Enquanto o Carnaval desfilava pelas avenidas do Brasil, eu aproveitei para percorrer mais 300 e poucas páginas de um livro de 1.070 que me dispus a terminar neste segundo mês do ano. Quando ainda andava por aqui meu amigo José Manosso, um gringo carnavalesco, eu virava noites vendo as grandes escolas do Rio de Janeiro apenas para ter assunto com ele na Quarta-Feira de Cinzas. Depois que ele foi torcer para o Juventude em outra dimensão, ou sei lá onde, me desencantei um pouco. Mas, por dever de ofício, acompanho atentamente as notícias sobre desfiles, temas abordados e sambas-enredo. Sempre penso que o autor da letra de uma dessas músicas cantadas repetidamente por milhares de pessoas deve sentir-se mais realizado do que os próprios foliões, cujo brilho fugaz termina com a dispersão.
Pois gostei de saber que a escola campeã de São Paulo elegeu como tema os grandes mistérios da humanidade - a própria vida, a fé, a morte, civilizações antigas, a existência de vida em outros planetas. A Império de Casa Verde, com muita competência, teatralizou no sambódromo paulista alguns dos principais enigmas que intrigam o homem desde o princípio dos tempos. Evidentemente, não respondeu de onde viemos nem para onde vamos, mas fez pensar sobre o desconhecido.
Esse, no meu entender, é o maior dos mistérios: a chispa criativa que nos diferencia dos outros seres vivos e nos possibilita brincar de Deus, duvidar de Deus, talvez até mesmo criar Deus, como suspeitam ateus e descrentes. Mas a deusa Ciência também tem mais dúvidas do que certezas. Por exemplo: foi por simples acaso que uma ínfima partícula do átomo da inteligência direcionou-se para o cérebro humano durante o estrondoso e espetacular Big Bang?

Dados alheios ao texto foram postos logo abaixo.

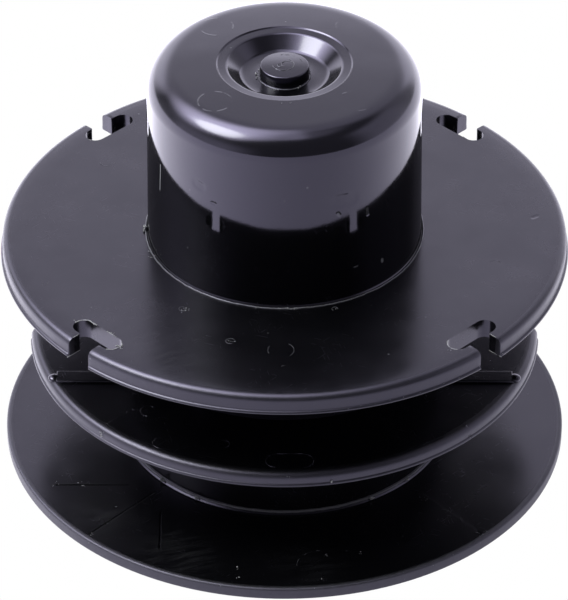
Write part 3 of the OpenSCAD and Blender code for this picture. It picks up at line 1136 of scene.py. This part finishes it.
def torn_flash():
    """All that is torn and pale; the crumbs draw on one chance, so their order counts."""
    bm = bmesh.new()
    slot_flash(bm)
    roughen(bm, 0.08, 2.5)
    end = slot_run + slot_half
    crumbs(bm, at_slot(225, slot_out - 0.2, end, knob_z), (0.5, 0.5, 0.05), 12, 0.28)
    crumbs(bm, at_slot(225, slot_out - slot_half, 1.5, knob_z), (0.5, 0.5, 0.05), 8, 0.2)
    crumbs(bm, at_slot(225, slot_out, -end, knob_z), (0.4, 0.4, 0.05), 6, 0.22)
    crumbs(bm, at_slot(315, slot_out, -end - 0.5, knob_z), (0.4, 0.4, 0.03), 6, 0.16)
    crumbs(bm, (-foot_r - 0.1, -0.6, knob_z + 0.3), (0.15, 0.8, 0.25), 16, 0.5)
    crumbs(bm, (-20.6, -7.5, knob_z + 0.1), (0.8, 1.5, 0.05), 12, 0.2)
    crumbs(bm, (0.6, -foot_r, knob_z + 0.1), (1.6, 0.12, 0.1), 14, 0.26)
    crumbs(bm, (-3.9, -21.7, knob_z + 0.1), (0.7, 0.1, 0.1), 5, 0.22)
    for x, y, across, along, flat, count, size in (
        (-15.3, -22.3, 0.6, 0.8, 0.03, 9, 0.2), (-7.9, -30.6, 0.7, 0.5, 0.02, 5, 0.14),
        (-2.5, -28.3, 0.1, 0.1, 0.02, 2, 0.16), (-0.2, -36.7, 0.3, 0.1, 0.02, 3, 0.16),
        (8.1, -21.9, 0.4, 0.2, 0.02, 3, 0.14), (-38.0, 2.7, 0.2, 0.3, 0.02, 3, 0.16),
        (-37.2, -15.3, 0.7, 0.5, 0.02, 7, 0.15),
    ):
        crumbs(bm, (x, y, knob_z), (across, along, flat), count, size)
    crumbs(bm, (-1.3, -4.1, dish_z + 0.15), (0.35, 0.2, 0.1), 5, 0.3)
    for turn, count in ((-172, 4), (172, 5), (158, 3), (42, 4), (28, 4), (14, 3), (-12, 2), (-60, 3)):
        crumbs(bm, polar(stud_r + 0.35, turn, dish_z + 0.12), (0.35, 0.35, 0.1), count, 0.22)
    crumbs_round(bm, range(-150, -30, 6), lower_r - 0.3, lower_t - 0.12, (0.9, 0.25, 0.06), 2, 0.15)
    crumbs(bm, (0.3, -11.3, crown_level(11.3)), (0.8, 0.05, 0.02), 4, 0.14)
    drum_foot = (-137, -121.4, -58.6, -42.5)
    crumbs_round(bm, drum_foot, core_r + 0.6, lower_t + 0.55, (0.3, 0.3, 0.25), 5, 0.5)
    crumbs_round(bm, [-134.4], divider_r - 0.35, divider_z + 1.3, (0.5, 0.5, 0.5), 12, 0.28)
    crumbs_round(bm, [-90], divider_r - 0.4, divider_top - 0.6, (0.9, 0.08, 0.15), 9, 0.16)
    crumbs_round(bm, [-80], divider_r - 0.1, divider_z + 0.7, (0.3, 0.05, 0.2), 3, 0.26)
    crumbs_round(bm, range(-78, -38, 3), upper_r - 0.1, upper_z + 0.55, (0.3, 0.1, 0.12), 1, 0.14)
    crumbs_round(bm, range(-140, -96, 6), upper_r - 0.1, upper_z + 0.5, (0.3, 0.1, 0.12), 1, 0.1)
    crumbs_round(bm, [-91], upper_r - 0.9, knob_z - 0.35, (0.3, 0.1, 0.05), 3, 0.16)
    for x, y in ((-7.4, -39.9), (-7.2, -42.3), (11.8, -36.1), (6.4, -36.6), (5.8, -42.6), (30.4, -31.0)):
        crumbs(bm, (x, y, lower_t), (0.25, 0.3, 0.02), 3, 0.2)
    for turn, out in ((-45.3, 31.5), (-45.1, 44.2), (-134, 43.6), (-153, 41.0), (-150, 37.5)):
        crumbs(bm, polar(out, turn, lower_t), (0.7, 0.7, 0.02), 5, 0.18)
    return bm


piece("torn_flash", torn_flash(), torn_pale)

# %% [markdown]
# ## Floor, world and lamps
# The reel stands on a white sheet in a white tent. Black gloss shows its room more
# than its own colour, so the tent matters as much as the plastic. It is brightest at
# the left and behind, fades with height, and is open in front, where the room is dim.
# That dim opening draws the dark line under each bright edge. To the camera itself
# the floor and the world are plain white all round.

# %% How bright the tent is, by direction
dim_room = 0.18
tent_tint = (0.98, 0.96, 1.09, 1)
kept_when_mirrored_again = 0.35

# Each panel: its middle's turn to the right of the front, half width, how soft its sides
# are, lowest and highest elevation, how soft these are, and how bright it is. Angles are
# in degrees, and a later panel hangs in front of the earlier ones.
panels = {
    "back wall": (180, 46, 10, -90, 32, 10, 2.5),
    "back above": (180, 56, 16, 32, 90, 10, 1.1),
    "right wall": (94, 28, 14, -90, 45, 7, 1.0),
    "right corner": (126, 8, 8, 4, 44, 8, 0.75),
    "left wall": (-72, 38, 20, -90, 24, 14, 1.2),
    "left corner": (-148, 14, 10, 10, 26, 8, 2.8),
    "left gap": (-108, 12, 8, -90, 16, 6, 0.5),
    "ceiling right": (60, 60, 30, 66, 90, 6, 0.8),
}


def painted(tree, direction, elevation):
    """Brightness of the tent in a direction; elevation is in radians."""
    flat = vectors(tree, "NORMALIZE", vectors(tree, "MULTIPLY", direction, (1, 1, 0)))
    level = dim_room
    for turn, half, side_soft, foot, top, end_soft, brightness in panels.values():
        turn = math.radians(turn)
        middle = (math.sin(turn), -math.cos(turn), 0)
        aside = maths(tree, "ARCCOSINE", vectors(tree, "DOT_PRODUCT", flat, middle))
        across = smooth_band(tree, aside, math.radians(half - side_soft), math.radians(half + side_soft))
        height = math.radians((foot + top) / 2)
        reach = math.radians((top - foot) / 2)
        fade = math.radians(end_soft)
        off = maths(tree, "ABSOLUTE", maths(tree, "SUBTRACT", elevation, height))
        upright = smooth_band(tree, off, reach - fade, reach + fade)
        level = mix_value(tree, maths(tree, "MULTIPLY", across, upright), level, brightness)
    return level


def glow_round(tree, direction, towards, inner, outer, brightness):
    """Brightness that spills round a lamp: full within inner degrees of it, none past outer."""
    cosine = vectors(tree, "DOT_PRODUCT", direction, Vector(towards).normalized())
    away = maths(tree, "ARCCOSINE", cosine)
    spill = smooth_band(tree, away, math.radians(inner), math.radians(outer))
    return maths(tree, "MULTIPLY", spill, brightness)


def to_the_eye(tree, ray):
    """1 where a surface is seen straight or through glass."""
    return maths(tree, "MAXIMUM", ray["Is Camera Ray"], ray["Is Transmission Ray"])


def in_gloss(tree, ray, plain, mirrored):
    """Colour and strength of a glow: white and plain, but tinted and mirrored in a gloss.

    What a second surface mirrors again keeps only a part of its strength.
    """
    glossy = ray["Is Glossy Ray"]
    again = maths(tree, "GREATER_THAN", ray["Glossy Depth"], 1.5)
    kept = mix_value(tree, again, 1.0, kept_when_mirrored_again)
    mirrored = maths(tree, "MULTIPLY", mirrored, kept)
    colour = mix_colour(tree, glossy, (1, 1, 1, 1), tent_tint)
    return {"Color": colour, "Strength": mix_value(tree, glossy, plain, mirrored)}


# %% Floor
sheet_light = 2.35
sheet_slant = (-0.55, 0.95, 0)


def white_floor():
    """Plain white to the eye, lit more from one side in a gloss, and matt to all other light."""
    material, tree, surface = new_material("floor_white")
    ray = add(tree, "LightPath").outputs
    towards = vectors(tree, "NORMALIZE", add(tree, "TexCoord").outputs["Object"])
    mirrored = maths(tree, "ADD", vectors(tree, "DOT_PRODUCT", towards, sheet_slant), sheet_light)
    glow = add(tree, "Emission", **in_gloss(tree, ray, 1.0, mirrored))
    matt = add(tree, "BsdfDiffuse", Color=(0.8, 0.8, 0.8, 1))
    share = maths(tree, "MAXIMUM", to_the_eye(tree, ray), ray["Is Glossy Ray"])
    mix = add(tree, "MixShader", i0=share, i1=matt.outputs[0], i2=glow.outputs[0])
    tree.links.new(mix.outputs[0], surface)
    return material


floor_bm = bmesh.new()
bmesh.ops.create_grid(floor_bm, x_segments=1, y_segments=1, size=6.0)
floor = new_object("floor", floor_bm)
floor.data.materials.append(white_floor())

# %% World
world = bpy.data.worlds.new("tent")
bpy.context.scene.world = world
world.use_nodes = True
tent = world.node_tree
tent.nodes.clear()
ambient = 0.45
glow_towards = (-0.539, 0.076, 0.839)
ray = add(tent, "LightPath").outputs
direction = add(tent, "TexCoord").outputs["Generated"]
elevation = maths(tent, "ARCSINE", add(tent, "SeparateXYZ", Vector=direction).outputs[2])
spill = glow_round(tent, direction, glow_towards, 10, 38, 8.0)
mirrored = maths(tent, "ADD", painted(tent, direction, elevation), spill)
plain = mix_value(tent, to_the_eye(tent, ray), ambient, 1.0)
glow = add(tent, "Background", **in_gloss(tent, ray, plain, mirrored))
tent.links.new(glow.outputs[0], add(tent, "OutputWorld").inputs["Surface"])
print("world:", world.name, len(tent.nodes), "nodes")


# %% Lamps
def soft_lamp(name, shape, direction, distance, width, height, brightness, colour=(1, 1, 1)):
    """A flat lamp that faces the reel; brightness is how many times white it looks."""
    data = bpy.data.lights.new(name, "AREA")
    data.color = colour
    data.shape = shape
    data.size = width
    data.size_y = height
    data.energy = brightness * math.pi * width * height
    lamp = bpy.data.objects.new(name, data)
    bpy.context.scene.collection.objects.link(lamp)
    away = Vector(direction).normalized()
    lamp.location = away * distance + Vector((0, 0, 0.04))
    lamp.rotation_euler = away.to_track_quat("Z", "Y").to_euler()


softbox_towards = (-0.575, -0.122, 0.809)
overhead_towards = (-0.34, -0.08, 0.94)
soft_lamp("left_softbox", "ELLIPSE", softbox_towards, 0.9, 0.5, 0.47, 8.0, (1.11, 1.20, 0.93))
soft_lamp("overhead", "RECTANGLE", overhead_towards, 0.95, 0.8, 1.0, 1.7, (0.98, 0.96, 1.08))
print("lamps:", [light.name for light in bpy.data.lights])

bpy.context.scene.view_settings.view_transform = "Standard"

Sei, evoluímos, como bem explicou Darwin, mas nosso antepassado ameba certamente já carregava a faísca ancestral da criatividade, que agora explode em cores e sons no Carnaval, além de emocionar e fazer pensar. Se existiu vida antes da vida, talvez possa existir também depois.
Manosso, meu amigo, teremos muito o que conversar.
Pensando bem, talvez o maior dos mistérios não seja exatamente a inteligência humana, que com frequência se desvirtua para o mal, para o ódio, para a destruição. Neste momento de reflexão, elejo como o maior dos mistérios a amizade - que sobrevive ao tempo e à distância, ainda que na forma de saudade.
Como diz o samba-enredo da escola vencedora, cada um com sua crença.